The other top free agents to-be are Mike Mitchell of San Antonio, Calvin Natt of Portland, James Donaldson of Seattle, Larry Drew of Kansas City, Rory Sparrow of New York, Allen Leavell of Houston and Mike Woodson of Kansas City.

Mitchell, 6 feet 8, is a runner, has a good jump shot and can play either forward spot. He was the Spurs' second-leading scorer (19.0) behind George Gervin.

Drew is one of the top point guards in the NBA. He was fourth in the league in assists (8.1) and averaged 20.1 points a game. Among the other players who averaged more than 20 points, no one had as many assists.

Free, who played for Shue at Philadelphia and San Diego, was eighth in the NBA in scoring this season (23.9) and has expressed interest in playing for the Bullets.

McHale, 6-10, a Celtics reserve, probably will be the most sought after of the free agents and is the type of player Shue is looking for to complement Jeff Ruland and Rick Mahorn. Sources say McHale could command as much as $1 million a year.
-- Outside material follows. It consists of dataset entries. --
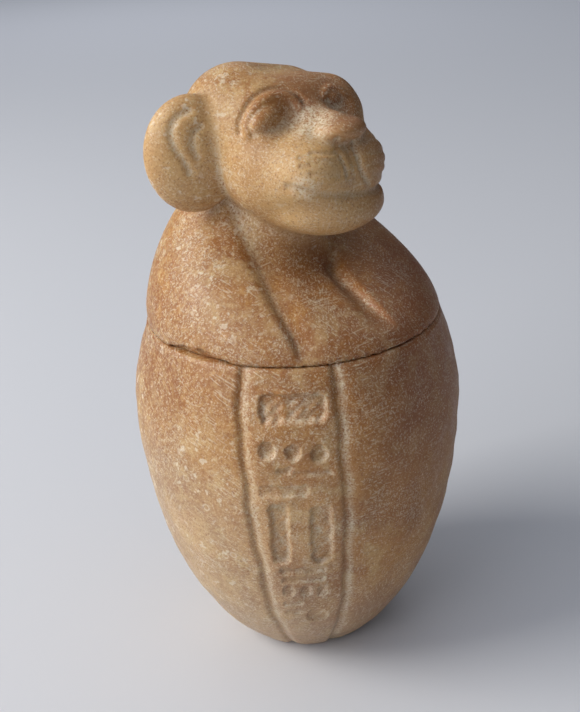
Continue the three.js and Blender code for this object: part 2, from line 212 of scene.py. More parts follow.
def patches(size_mm, detail=3.0, offset=(0, 0, 0), stretch=(1, 1, 1), spin=(0, 0, 0)):
    """Cloudy patches of a real size in the stone, moved, turned and stretched."""
    moved = add_node(stone_tree, "ShaderNodeMapping", {
        "Vector": place, "Location": offset, "Rotation": spin, "Scale": stretch},
        vector_type="TEXTURE")
    cloudy = add_node(stone_tree, "ShaderNodeTexNoise", {
        "Vector": moved.outputs["Vector"], "Scale": per_metre(size_mm), "Detail": detail})
    return cloudy.outputs["Fac"]


def together(*masks, by="MULTIPLY"):
    """Masks combined into one. A mask is a number, a socket, or a socket with the two values
    between which it rises softly from none to all."""
    combined = None
    for mask in masks:
        if isinstance(mask, tuple):
            source, none_at, all_at = mask
            mask = add_node(stone_tree, "ShaderNodeMapRange", {
                "Value": source, "From Min": none_at, "From Max": all_at},
                interpolation_type="SMOOTHSTEP").outputs["Result"]
        if combined is None:
            combined = mask
        else:
            combined = add_node(
                stone_tree, "ShaderNodeMath", {0: combined, 1: mask}, operation=by).outputs[0]
    return combined


def around(spot):
    """A mask that is all at the middle of a spot and none at its reach."""
    middle, reach = spot
    away = add_node(
        stone_tree, "ShaderNodeVectorMath", {0: place, 1: middle}, operation="DISTANCE")
    return together((away.outputs["Value"], reach, SPOT_CORE * reach))


clouds = patches(CLOUD_MM)
red_clouds = patches(RED_CLOUD_MM, offset=(0.3, 0.1, 0.2))
pale_clouds = patches(PALE_CLOUD_MM, 4.0, offset=(0.1, 0.6, 0.5))
mottle = patches(MOTTLE_MM, 5.0, offset=(0.7, 0.0, 0.4))
specks = patches(SPECK_MM, 2.0, offset=(0.2, 0.9, 0.3))
flecks = patches(FLECK_MM, 3.0, offset=(0.4, 0.4, 0.1))
grains = patches(GRAIN_MM, 2.0)

# The crystals show as pale rings round their middles.
crystals = add_node(stone_tree, "ShaderNodeTexVoronoi", {
    "Vector": place, "Scale": per_metre(CRYSTAL_MM), "Randomness": 1.0},
    feature="F1").outputs["Distance"]

# The left side, towards the window, is painted paler as a sheen, with dust below; the right
# side, away from it, is painted darker and redder as shade and has fewer pale scratches. The
# shoulders and the rim are redder with rust.
lit_left_sheen = together((sideways, 0.030, -0.048))
lit_low_left_sheen_and_dust = together((height, 0.100, 0.05), lit_left_sheen)
shaded_right_side = together((sideways, 0.005, 0.04), (height, 0.04, 0.09))
near_rim = together((height, 0.080, 0.102), (height, 0.145, 0.118))
rust_stain = together(
    together((red_clouds, 0.5, 0.66), 0.6), together(near_rim, 0.5), by="MAXIMUM")
# Fewer pale scratches on the right side, part of its painted shade.
scratch_share_less_in_shade = add_node(stone_tree, "ShaderNodeMapRange", {
    "Value": shaded_right_side, "To Min": 1.0, "To Max": 0.45}).outputs["Result"]
face_dust = together(around(EYE_CORNER_SPOT), around(LIP_SPOT), by="MAXIMUM")
packed_dust_and_highlight = together(carving_dust_and_highlight, together(face_dust, (flecks, 0.30, 0.55)), by="MAXIMUM")

LAYERS = [
    # Colour, how much of it at most, and where it lies, from the lowest layer up.
    (AMBER, 1.0, (clouds, 0.40, 0.62)),
    (RUST, 1.0, rust_stain, (mottle, 0.3, 0.55)),
    (CREAM, 0.46, (mottle, 0.44, 0.62), (pale_clouds, 0.34, 0.62)),
    (CREAM, 0.22, (flecks, 0.52, 0.70)),
    (AMBER, 0.35, (flecks, 0.47, 0.32)),
    # Painted sheen: pale flecks on the left side, towards the window.
    (CREAM, 0.3, lit_left_sheen, (flecks, 0.35, 0.65)),
    (STRAW, 0.65, around(CHEEK_SPOT)),
    (STRAW, 0.55, around(EAR_SPOT)),
    (RUST, 0.45, together(around(BROW_SPOT), around(NOSE_SPOT), by="MAXIMUM")),
    # Painted shade: the right side, away from the window, darker and redder.
    (RUST, 0.6, shaded_right_side),
    # Painted sheen with dust, low on the left side.
    (DUST_AND_HIGHLIGHT, 0.3, lit_low_left_sheen_and_dust),
    (DUST_AND_HIGHLIGHT, 0.25, (height, 0.045, 0.0)),
    # Crystals, more of them low on the left under the painted sheen.
    (CRYSTAL, 0.75, (crystals, 0.10, 0.18), (crystals, 0.27, 0.19), lit_low_left_sheen_and_dust,
     (pale_clouds, 0.45, 0.6)),
]
# Pale scratches from a rasp, fewer on the right side, where its painted shade lies.
for spin in SCRATCH_TURNS:
    strokes = patches(SCRATCH_MM, 1.0, offset=(spin, 0, 0), stretch=(1, 1, SCRATCH_STRETCH),
                      spin=(1.7 * spin, spin, 0))
    rasped_patches = patches(RASPED_PATCH_MM, 1.0, offset=(0, spin, 0))
    LAYERS.append((DUST_AND_HIGHLIGHT, 0.42, scratch_share_less_in_shade, (strokes, 0.60, 0.68), (rasped_patches, 0.44, 0.60)))
LAYERS += [
    # Painted sheen: crystal specks on the left side, towards the window.
    (CRYSTAL, 0.7, lit_left_sheen, (specks, 0.62, 0.68), (pale_clouds, 0.38, 0.55)),
    (CRYSTAL, 0.42, (grains, 0.56, 0.74)),
    (RUST, 0.55, (grains, 0.45, 0.26)),
    # Dust in cuts and hollows, with the painted highlight along the jar's lit cut edges.
    (DUST_AND_HIGHLIGHT, 0.75, packed_dust_and_highlight, (grains, 0.28, 0.60)),
]

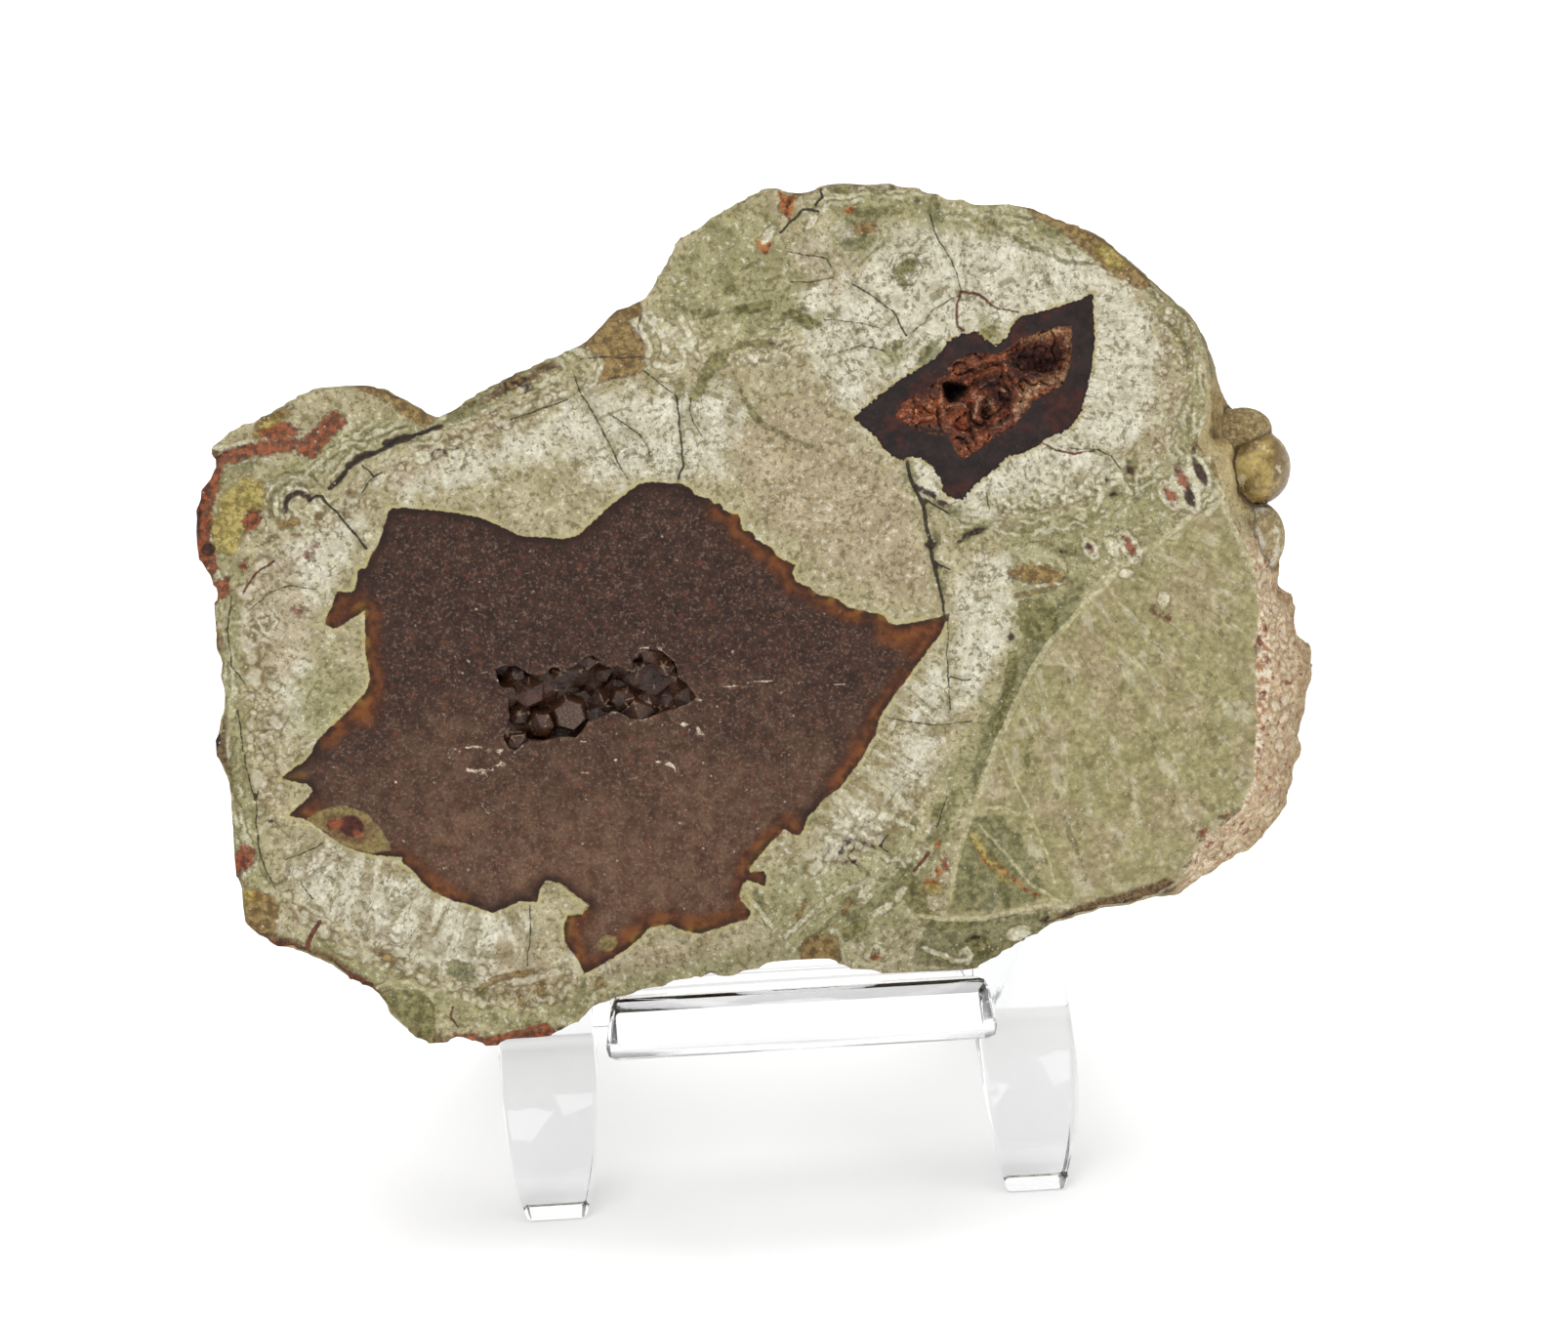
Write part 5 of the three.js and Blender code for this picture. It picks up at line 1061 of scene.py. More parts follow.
def rind_shell(voxel):
    """The rough outside of the stone with its front open."""
    places, faces, normals = even_surface(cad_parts["agate_stone"], voxel)
    dents = np.array([rind_dent(Vector(p)) for p in places])
    places = places - normals * dents[:, None]
    for lump in LUMPS:
        places = swollen(places, lump)
    shell = bmesh.new()
    depth = shell.verts.layers.float.new("dent")
    corners = [shell.verts.new(p) for p in places]
    for corner, dent in zip(corners, dents):
        corner[depth] = dent
    for face in faces:
        shell.faces.new([corners[i] for i in face])
    round_lumps(shell, LONG_EDGE * voxel)
    bmesh.ops.bisect_plane(shell, geom=shell.verts[:] + shell.edges[:] + shell.faces[:], dist=NEXT_TO,
                           plane_co=(0, 0, SKIN), plane_no=(0, 0, 1), clear_outer=True)
    bmesh.ops.triangulate(shell, faces=[f for f in shell.faces if len(f.verts) > 4])
    shell.verts.ensure_lookup_table()
    drop_loose_parts(shell)
    return shell


def front_loop(shell):
    """The shell's longest open edge in order; shorter ones are closed."""
    open_edges = {e for e in shell.edges if len(e.link_faces) == 1}
    loops = []
    while open_edges:
        edge = next(iter(sorted(open_edges, key=lambda e: e.verts[0].co.x)))
        start, here = edge.verts
        loop = [start]
        open_edges.discard(edge)
        while here is not start:
            loop.append(here)
            following = [e for e in here.link_edges if e in open_edges]
            if not following:
                break
            open_edges.discard(following[0])
            here = following[0].other_vert(here)
        loops.append(loop)
    loops.sort(key=len, reverse=True)
    for loop in loops[1:]:
        if len(loop) >= 3:
            round_hole = {e for v in loop for e in v.link_edges if len(e.link_faces) == 1}
            bmesh.ops.contextual_create(shell, geom=list(round_hole))
    return loops[0]


def rind_arrays(voxel):
    """The rind as lists: its places, its faces, the dent at each place and the ring of its open front."""
    shell = rind_shell(voxel)
    loop = front_loop(shell)
    shell.verts.index_update()
    depth = shell.verts.layers.float["dent"]
    places = [tuple(v.co) for v in shell.verts]
    dents = [v[depth] for v in shell.verts]
    ring = [v.index for v in loop]
    faces = [tuple(v.index for v in f.verts) for f in shell.faces]
    shell.free()
    return places, faces, dents, ring


def fine_line_network():
    """All thin lines on the face, cut into short steps: list of points arrays."""
    return [roughened(resampled(line, 0.3), 0.1, 1.3, number)
            for number, (_, line) in enumerate(CRACKS + RUST_CRACKS + VEINS)]


def thin_depth(points, entries, lines):
    """Half width less the distance to the nearest of some thin lines."""
    best = np.full(len(points), -3.0)
    for (width, _), line in zip(entries, lines):
        low, high = line.min(0) - 3, line.max(0) + 3
        close = np.all((points > low) & (points < high), axis=1)
        if close.any():
            best[close] = np.maximum(best[close], width / 2 - line_distance(points[close], line)[0])
    return best


def patch_depth(points, shapes):
    """How far inside the nearest patch of a list each point is."""
    best = np.full(len(points), -4.0)
    for shape in shapes:
        best = np.maximum(best, shape(points))
    return best


def fan_places(points):
    """Streak coordinates: where a streak starts and how far along it a point is."""
    to_agate, agate_foot = line_distance(points, BIG_AGATE, closed=True)
    to_lens, lens_foot = line_distance(points, LENS, closed=True)
    nearer_lens = to_lens < to_agate
    foot = np.where(nearer_lens[:, None], lens_foot, agate_foot)
    distance = np.where(nearer_lens, to_lens, to_agate)
    for centre, outline in FANS:
        inside = is_inside(points, outline)
        away = points - np.array(centre)
        radius = np.hypot(away[:, 0], away[:, 1])
        start = np.array(centre) + away / np.maximum(radius, 0.1)[:, None] * 9
        foot = np.where(inside[:, None], start, foot)
        distance = np.where(inside, radius, distance)
    return np.column_stack([foot, distance])


def band_places(points):
    """Distance to the line that the bands follow, and how strongly they show."""
    best = np.full(len(points), FAR_OFF)
    strength = np.zeros(len(points))
    for reach, line in BAND_LINES:
        distance = line_distance(points, line)[0]
        inside = np.clip(1 - distance / reach, 0, 1)
        stronger = inside > strength
        strength = np.where(stronger, inside, strength)
        best = np.where(stronger, distance, best)
    return best, strength


def bead_places(points):
    """Distance to the centre of the nearest ring mark, counted in its radius."""
    rng = random.Random(7)
    best = np.full(len(points), FAR_OFF)
    for radius, spacing, line in BEAD_ROWS:
        for u, v in resampled(line, spacing):
            centre = (u + rng.uniform(-0.34, 0.34), v + rng.uniform(-0.34, 0.34))
            size = radius * rng.uniform(0.55, 1.45)
            best = np.minimum(best, np.hypot(points[:, 0] - centre[0], points[:, 1] - centre[1]) / size)
    return best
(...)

Under terms of the NBA's new collective bargaining agreement, five teams--New York, New Jersey, Philadelphia, Seattle and Los Angeles--will have their payrolls frozen at their present levels and will not be permitted to bid for free agents unless they reduce their payroll by the amount they offer the free agent. The other 18 teams have no such restrictions.

Beginning with the 1984-85 season, all 23 teams will have a salary cap of $3.6 million, or whatever figure they have at the end of next season, and will not be able to bid on free agents if signing the player will put them over that limit.

"I'm disappointed we didn't make the playoffs, but I'm very proud of the way we played at the end of the season," Pollin said. "We overcame all of those injuries and finally put it together. The whole league was talking about us. At the meetings, the other owners were even saying how they were afraid to meet us in the playoffs."